The request:
Extract the lines between the ones holding "zip_parts(tape, nylon, metal, left)" and "obj.data.transform(obj.matrix_world)", inclusive, exactly as written and nothing more.

Data shown:
━━━━━━━━━━━━━━━━━━━━

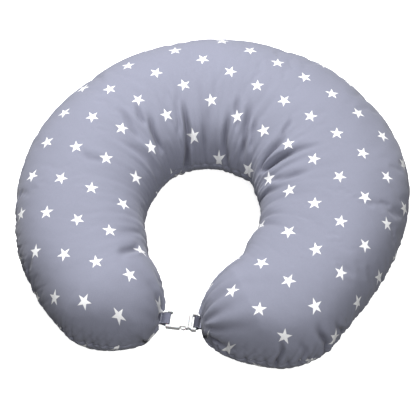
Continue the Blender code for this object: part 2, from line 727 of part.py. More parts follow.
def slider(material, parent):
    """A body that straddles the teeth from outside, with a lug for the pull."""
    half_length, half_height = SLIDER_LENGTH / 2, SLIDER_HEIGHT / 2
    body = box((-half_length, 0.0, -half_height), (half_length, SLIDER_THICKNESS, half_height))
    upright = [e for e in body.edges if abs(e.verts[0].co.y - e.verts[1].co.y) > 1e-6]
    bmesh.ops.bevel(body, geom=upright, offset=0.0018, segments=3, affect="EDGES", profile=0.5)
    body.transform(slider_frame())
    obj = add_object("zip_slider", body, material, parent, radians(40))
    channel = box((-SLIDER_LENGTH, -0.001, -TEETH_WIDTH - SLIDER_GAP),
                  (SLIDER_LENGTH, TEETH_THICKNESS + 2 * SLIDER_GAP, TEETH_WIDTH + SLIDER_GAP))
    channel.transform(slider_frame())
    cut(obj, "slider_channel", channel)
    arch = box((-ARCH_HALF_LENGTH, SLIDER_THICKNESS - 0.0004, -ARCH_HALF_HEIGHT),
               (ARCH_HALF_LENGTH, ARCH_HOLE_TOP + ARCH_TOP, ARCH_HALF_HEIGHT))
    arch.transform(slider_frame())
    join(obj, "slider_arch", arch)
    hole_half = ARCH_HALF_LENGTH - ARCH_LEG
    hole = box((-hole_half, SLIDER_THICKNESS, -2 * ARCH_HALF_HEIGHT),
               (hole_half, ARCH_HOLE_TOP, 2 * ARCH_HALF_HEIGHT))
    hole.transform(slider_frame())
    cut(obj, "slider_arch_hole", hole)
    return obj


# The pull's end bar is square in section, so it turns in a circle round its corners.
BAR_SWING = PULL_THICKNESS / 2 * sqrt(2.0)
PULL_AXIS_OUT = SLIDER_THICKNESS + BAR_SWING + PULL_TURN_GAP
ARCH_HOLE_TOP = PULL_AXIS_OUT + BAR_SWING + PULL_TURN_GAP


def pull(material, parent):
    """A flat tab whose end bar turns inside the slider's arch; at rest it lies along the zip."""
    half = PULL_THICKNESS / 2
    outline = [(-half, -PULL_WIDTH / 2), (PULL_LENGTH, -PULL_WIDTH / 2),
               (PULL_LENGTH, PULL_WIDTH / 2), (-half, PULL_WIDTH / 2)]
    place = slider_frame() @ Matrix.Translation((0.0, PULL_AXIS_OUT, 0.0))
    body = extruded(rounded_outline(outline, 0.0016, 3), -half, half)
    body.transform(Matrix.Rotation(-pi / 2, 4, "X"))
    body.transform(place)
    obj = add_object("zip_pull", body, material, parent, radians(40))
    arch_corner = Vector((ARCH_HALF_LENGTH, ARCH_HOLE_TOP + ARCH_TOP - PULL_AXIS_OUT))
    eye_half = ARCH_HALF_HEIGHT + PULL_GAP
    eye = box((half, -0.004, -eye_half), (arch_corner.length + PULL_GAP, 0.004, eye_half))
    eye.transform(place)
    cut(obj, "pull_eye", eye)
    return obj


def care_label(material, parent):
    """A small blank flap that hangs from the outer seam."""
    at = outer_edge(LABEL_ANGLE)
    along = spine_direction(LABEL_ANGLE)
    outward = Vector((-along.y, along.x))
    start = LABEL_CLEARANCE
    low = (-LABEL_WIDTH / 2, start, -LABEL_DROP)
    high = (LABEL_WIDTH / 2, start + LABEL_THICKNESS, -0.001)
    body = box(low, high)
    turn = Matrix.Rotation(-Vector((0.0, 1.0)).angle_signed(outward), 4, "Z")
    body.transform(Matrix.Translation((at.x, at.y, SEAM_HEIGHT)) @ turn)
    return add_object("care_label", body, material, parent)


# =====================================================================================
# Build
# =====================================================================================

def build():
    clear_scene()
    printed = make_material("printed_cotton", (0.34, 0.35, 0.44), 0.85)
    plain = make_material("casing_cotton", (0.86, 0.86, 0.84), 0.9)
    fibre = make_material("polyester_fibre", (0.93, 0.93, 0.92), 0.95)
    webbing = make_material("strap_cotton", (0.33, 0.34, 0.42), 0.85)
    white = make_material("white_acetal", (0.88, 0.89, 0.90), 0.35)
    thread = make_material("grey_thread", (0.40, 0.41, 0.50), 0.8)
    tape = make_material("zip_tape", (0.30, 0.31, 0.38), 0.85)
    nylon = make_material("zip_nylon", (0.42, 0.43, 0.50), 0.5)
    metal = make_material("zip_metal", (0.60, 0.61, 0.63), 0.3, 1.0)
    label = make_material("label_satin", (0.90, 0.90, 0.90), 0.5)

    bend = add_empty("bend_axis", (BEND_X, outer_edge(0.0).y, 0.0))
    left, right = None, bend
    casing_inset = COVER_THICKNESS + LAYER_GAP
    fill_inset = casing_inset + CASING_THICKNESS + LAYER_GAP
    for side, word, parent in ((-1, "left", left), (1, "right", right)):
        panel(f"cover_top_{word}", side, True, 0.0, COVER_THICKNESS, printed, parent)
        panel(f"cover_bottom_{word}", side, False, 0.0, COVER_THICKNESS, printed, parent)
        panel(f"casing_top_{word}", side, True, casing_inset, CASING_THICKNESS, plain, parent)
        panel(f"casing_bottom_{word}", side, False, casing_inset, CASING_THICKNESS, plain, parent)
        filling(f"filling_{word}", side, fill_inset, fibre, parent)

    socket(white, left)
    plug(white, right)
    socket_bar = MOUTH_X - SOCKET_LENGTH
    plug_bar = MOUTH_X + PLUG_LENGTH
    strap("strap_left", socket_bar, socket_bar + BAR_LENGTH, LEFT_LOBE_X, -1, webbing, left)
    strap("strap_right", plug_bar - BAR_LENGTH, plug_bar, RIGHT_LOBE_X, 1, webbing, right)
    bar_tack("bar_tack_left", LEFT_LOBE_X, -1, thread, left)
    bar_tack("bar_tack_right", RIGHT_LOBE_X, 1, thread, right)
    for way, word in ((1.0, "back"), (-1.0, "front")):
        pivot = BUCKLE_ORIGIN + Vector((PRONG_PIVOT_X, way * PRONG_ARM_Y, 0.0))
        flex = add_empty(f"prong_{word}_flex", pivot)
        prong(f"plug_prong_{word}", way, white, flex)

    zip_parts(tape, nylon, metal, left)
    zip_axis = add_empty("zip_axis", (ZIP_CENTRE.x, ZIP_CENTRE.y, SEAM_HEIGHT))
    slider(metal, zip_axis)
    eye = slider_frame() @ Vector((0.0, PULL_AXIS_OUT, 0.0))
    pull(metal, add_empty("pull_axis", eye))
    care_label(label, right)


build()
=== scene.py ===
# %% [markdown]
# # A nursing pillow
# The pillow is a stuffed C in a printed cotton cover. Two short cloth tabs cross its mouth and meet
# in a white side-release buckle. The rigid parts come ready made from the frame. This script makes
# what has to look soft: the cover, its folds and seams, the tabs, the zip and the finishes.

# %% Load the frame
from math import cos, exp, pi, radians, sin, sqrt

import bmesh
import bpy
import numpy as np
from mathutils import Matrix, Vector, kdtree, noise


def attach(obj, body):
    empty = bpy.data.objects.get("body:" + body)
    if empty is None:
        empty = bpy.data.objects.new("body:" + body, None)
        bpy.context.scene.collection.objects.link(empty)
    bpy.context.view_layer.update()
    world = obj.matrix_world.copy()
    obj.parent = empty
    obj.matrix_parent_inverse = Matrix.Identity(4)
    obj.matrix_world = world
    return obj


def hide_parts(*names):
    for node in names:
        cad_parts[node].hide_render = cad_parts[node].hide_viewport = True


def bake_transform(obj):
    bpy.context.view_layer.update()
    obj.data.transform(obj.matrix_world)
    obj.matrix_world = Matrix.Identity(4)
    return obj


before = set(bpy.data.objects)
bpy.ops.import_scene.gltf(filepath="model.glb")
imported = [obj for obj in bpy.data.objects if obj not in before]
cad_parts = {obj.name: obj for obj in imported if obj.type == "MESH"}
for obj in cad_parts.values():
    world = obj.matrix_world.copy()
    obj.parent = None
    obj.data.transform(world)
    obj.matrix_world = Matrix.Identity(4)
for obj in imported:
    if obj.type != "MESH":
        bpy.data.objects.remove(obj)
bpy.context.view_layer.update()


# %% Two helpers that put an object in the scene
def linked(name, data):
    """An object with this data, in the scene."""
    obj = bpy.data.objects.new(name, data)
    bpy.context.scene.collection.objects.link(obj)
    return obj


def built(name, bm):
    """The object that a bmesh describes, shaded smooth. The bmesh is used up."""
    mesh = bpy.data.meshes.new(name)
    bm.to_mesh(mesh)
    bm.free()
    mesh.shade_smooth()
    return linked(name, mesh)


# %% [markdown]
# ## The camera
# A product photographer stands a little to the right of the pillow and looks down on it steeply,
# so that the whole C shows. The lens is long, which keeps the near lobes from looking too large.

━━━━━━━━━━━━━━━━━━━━

Full output:
    zip_parts(tape, nylon, metal, left)
    zip_axis = add_empty("zip_axis", (ZIP_CENTRE.x, ZIP_CENTRE.y, SEAM_HEIGHT))
    slider(metal, zip_axis)
    eye = slider_frame() @ Vector((0.0, PULL_AXIS_OUT, 0.0))
    pull(metal, add_empty("pull_axis", eye))
    care_label(label, right)


build()
=== scene.py ===
# %% [markdown]
# # A nursing pillow
# The pillow is a stuffed C in a printed cotton cover. Two short cloth tabs cross its mouth and meet
# in a white side-release buckle. The rigid parts come ready made from the frame. This script makes
# what has to look soft: the cover, its folds and seams, the tabs, the zip and the finishes.

# %% Load the frame
from math import cos, exp, pi, radians, sin, sqrt

import bmesh
import bpy
import numpy as np
from mathutils import Matrix, Vector, kdtree, noise


def attach(obj, body):
    empty = bpy.data.objects.get("body:" + body)
    if empty is None:
        empty = bpy.data.objects.new("body:" + body, None)
        bpy.context.scene.collection.objects.link(empty)
    bpy.context.view_layer.update()
    world = obj.matrix_world.copy()
    obj.parent = empty
    obj.matrix_parent_inverse = Matrix.Identity(4)
    obj.matrix_world = world
    return obj


def hide_parts(*names):
    for node in names:
        cad_parts[node].hide_render = cad_parts[node].hide_viewport = True


def bake_transform(obj):
    bpy.context.view_layer.update()
    obj.data.transform(obj.matrix_world)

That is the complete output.